Fazen also flags relative-value opportunities in the supplier base. If primes like Rheinmetall absorb the immediate order flow, sub-tier suppliers with less balance-sheet flexibility may trade at stress-driven discounts, creating targeted credit and equity opportunities for investors willing to underwrite near-term working-capital cycles.
Q: How does Rheinmetall’s backlog compare historically?
A: The company reported an order backlog of around €30 billion as of May 7, 2026 (Rheinmetall press release/Sourcing on May 7, 2026). Historically, this represents a multi-year high relative to pre-2022 levels when European defence procurement was lower; the elevated backlog now reflects accelerated procurement cycles instituted after 2022.
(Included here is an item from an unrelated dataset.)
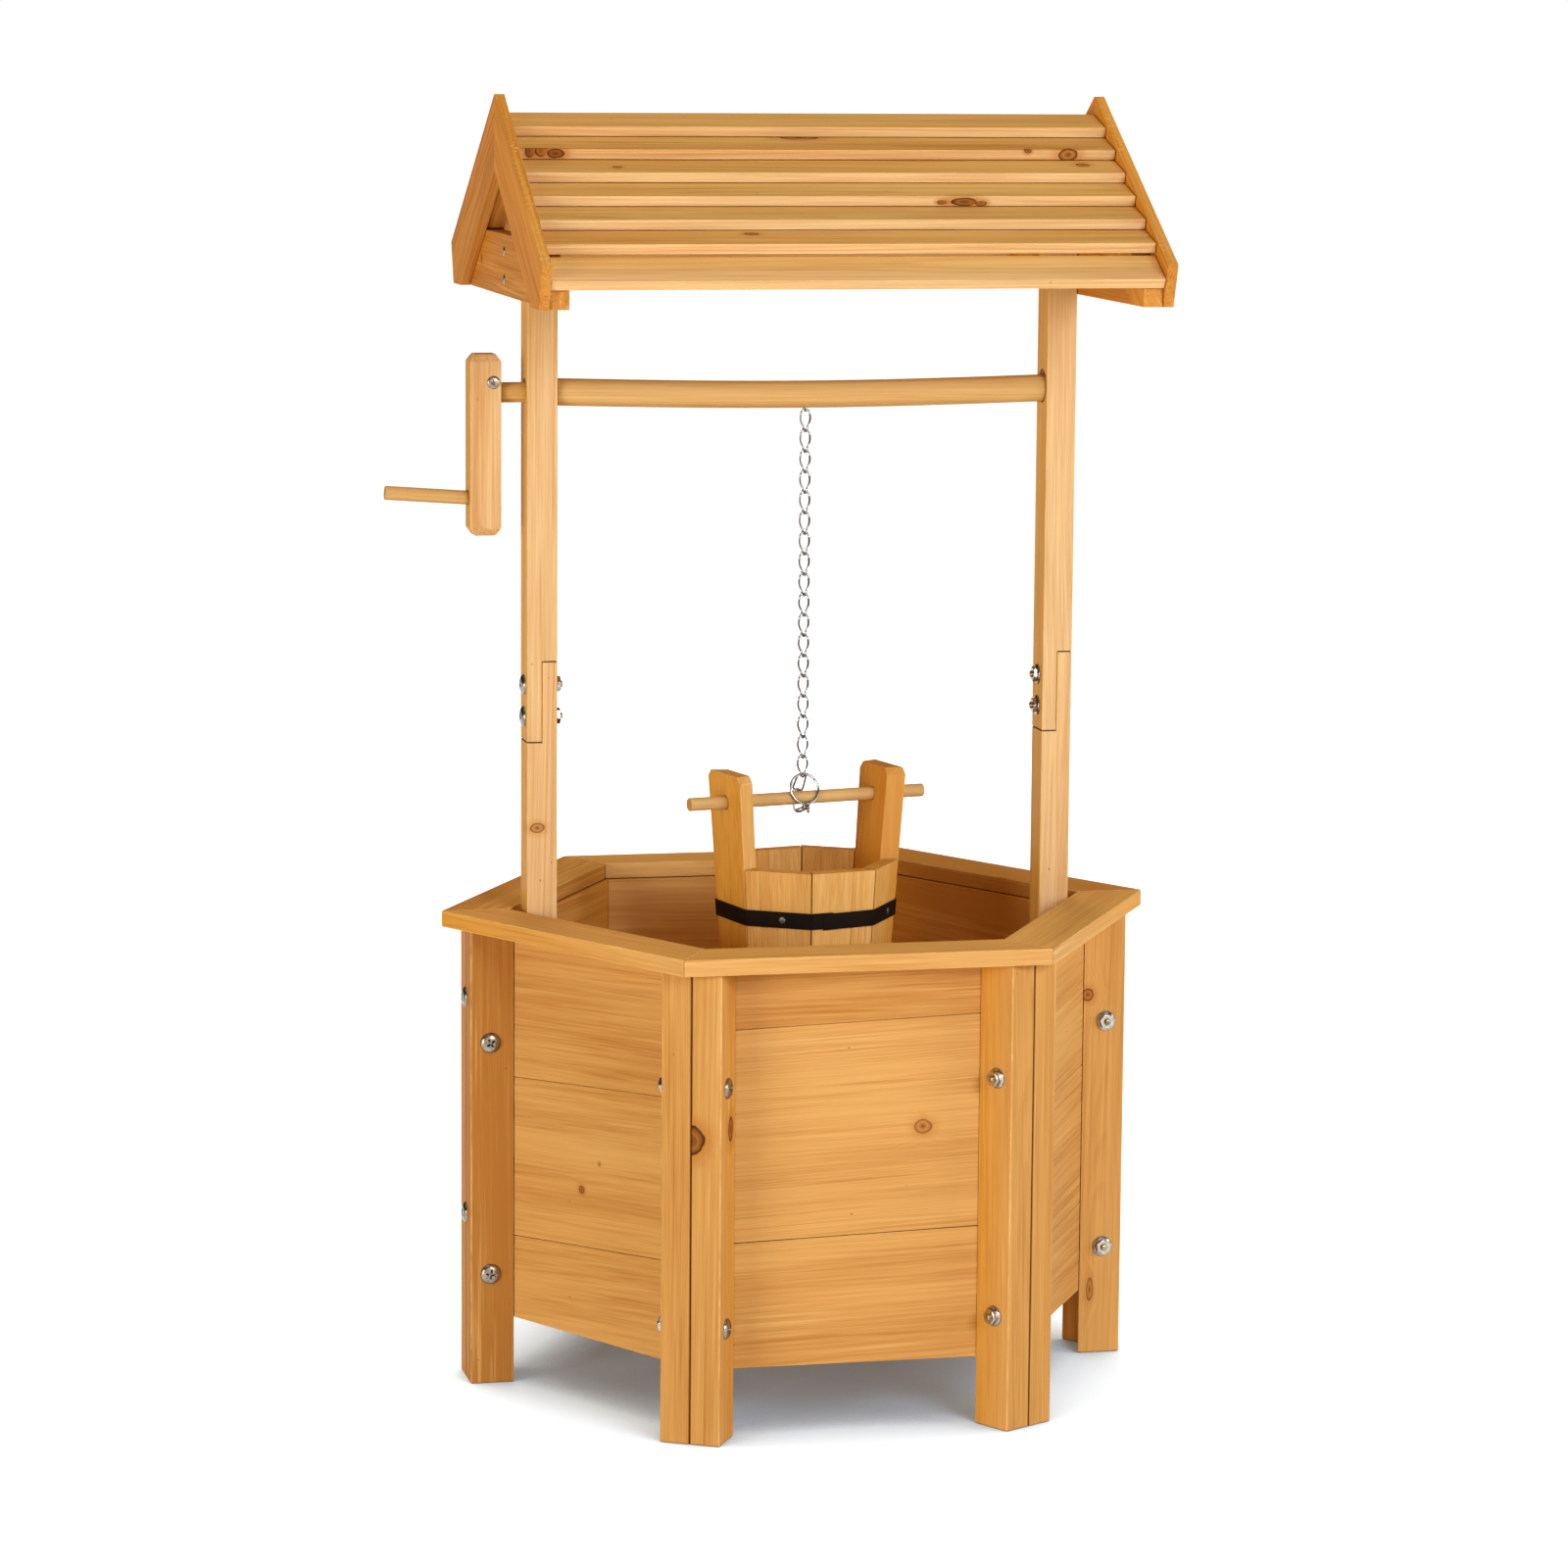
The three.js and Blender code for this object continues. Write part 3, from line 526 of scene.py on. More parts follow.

Q: What are the implications for free cash flow in 2026?
A: Near-term free-cash-flow depends on working-capital absorption and capex ramp-up. Management signalled elevated investment to meet delivery schedules; if ramp costs and supplier prepayments are material, FCF conversion in 2026 may lag revenue growth. Monitoring quarterly cash-flow statements and working-capital days will be essential to assess conversion.
Q: Could this prompt consolidation in European supply chains?
A: Yes. A larger, predictable order stream increases the strategic value of suppliers with critical capabilities. We expect selective M&A and stronger prime-supplier contracting to secure capacity — an outcome that would favour well-capitalised primes and create pressured valuations for smaller sub-tiers.
Rheinmetall’s Q1 report — revenue +40% YoY to €3.2bn and an approximate €30bn backlog — confirms demand mechanics are improving for European defence primes, but sustained value creation hinges on margin conversion and working-capital discipline. Investors should focus on cash-flow metrics and programme-level margins to separate cyclical revenue growth from durable profit expansion.
Disclaimer: This article is for informational purposes only and does not constitute investment advice.